The Dung Beetle’s Navigation Skill

The Dung Beetle’s Navigation Skill

EXCREMENT serves many purposes for the dung beetle. The insect eats it and lays its eggs in it. Some males will offer a large piece of it to a female dung beetle, hoping to attract her. Competition for fresh manure is intense. Researchers once observed some 16,000 beetles swarming onto a pile of elephant dung and removing it in just two hours.

Some types of dung beetle escape from the crowd by forming the feces into a ball, rolling it away from the main dung heap, and then burying it in a soft spot. The beetle rolls its ball in a straight line, since this gives it the quickest getaway and avoids the risk of having the ball stolen by other dung beetles.

But how does the dung beetle keep from going in circles, especially at night?

Consider: Previous studies have shown that dung beetles can navigate by the light of either the sun or the moon, yet they can also hold to a straight line even on clear moonless nights. Researchers in South Africa discovered that the beetles do this, not by seeing individual stars, but by using the band of light produced by the Milky Way galaxy. According to the journal Current Biology, this is “the first documented use of the Milky Way for orientation in the animal kingdom.”

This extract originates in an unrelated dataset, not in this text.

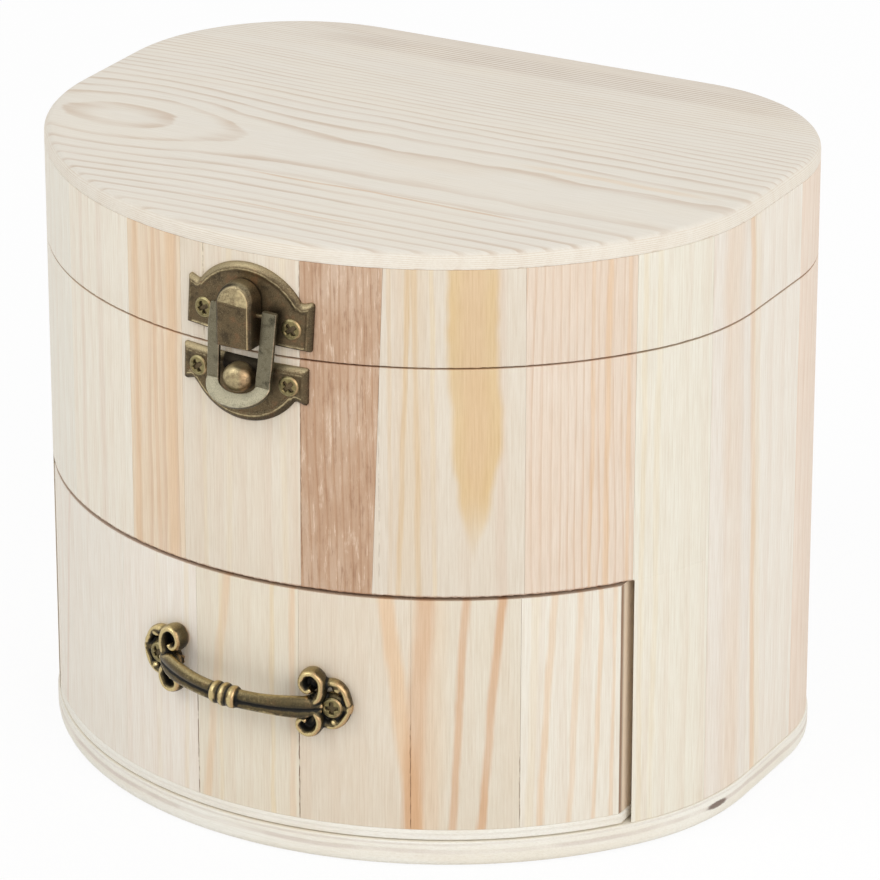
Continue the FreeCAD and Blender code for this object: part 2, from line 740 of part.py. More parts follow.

Dung beetles, says researcher Marcus Byrne, have “an effective visual navigation system which can operate in the dimmest starlight, using limited computational power.” He adds: “They therefore have the potential to teach humans how to solve complex visual processing problems.” For example, a drone might be programmed to search a collapsed building by mimicking the dung beetle’s navigation system.

What do you think? Did the dung beetle’s ability to navigate come about by evolution? Or was it designed?

Did you know?

Dung beetles loosen and nourish the soil, spread plant seeds, and keep fly populations under control.